In this work, we presented a novel weighted Gaussian kernel-based LMS algorithm which is termed as WKLMS algorithm. We developed two variants of the WKLMS: first with a fixed weighting matrix and the second with an adaptive weighting matrix. The proposed WKLMS algorithm was analyzed using energy conservation approach and consequently transient, and steady-state results are obtained in a closed form. These findings are validated by the simulation results. In addition, we also performed an experiment on the DSP board TMS320C6713 for the channel estimation of downlink Massive MIMO system which further validate the supremacy of the proposed algorithm over the standard KLMS algorithm.

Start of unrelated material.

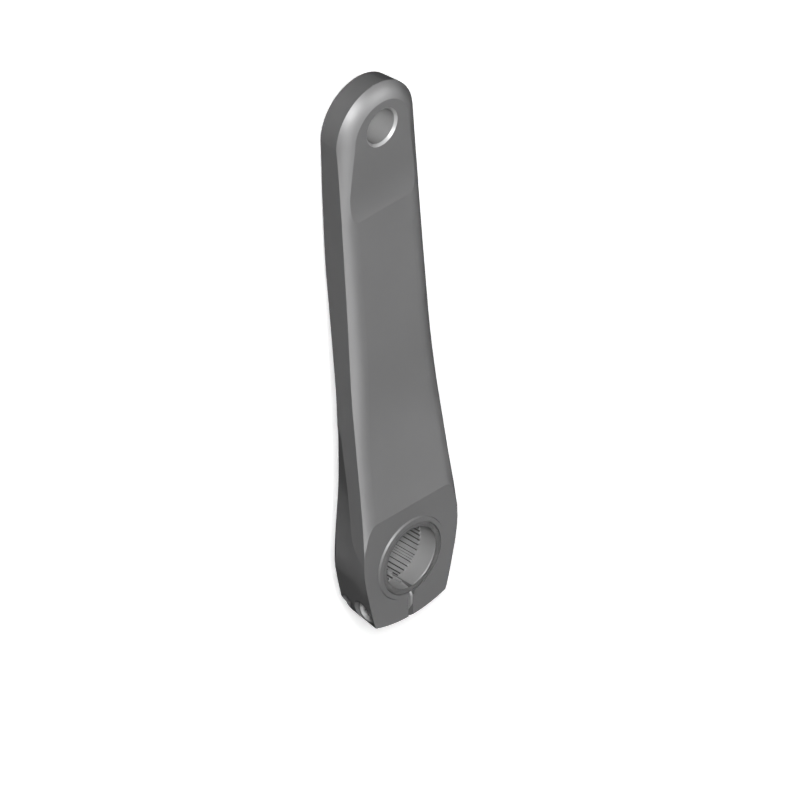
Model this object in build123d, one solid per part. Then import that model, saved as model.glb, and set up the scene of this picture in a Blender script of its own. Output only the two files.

Another major contribution of this work is the proof that the steady-state EMSE of the WKLMS is Schur convex function w.r.t. the kernel weighting vector. Thus, the EMSE of the WKLMS follows the majorization of the kernel weight vector. Hence, it was concluded that the majorizing kernel weight vector will result in higher EMSE and vice versa. This fact is validated via simulations also. Finally, the simulation results corroborate very well the theoretical findings. For future work, it will be interesting to explore new variants of the WKLMS using some non-Gaussian kernels as the Gaussian kernels are not optimal for non-Gaussian environments. Moreover, the WKLMS can be explored in distributed estimation tasks of wireless sensor networks.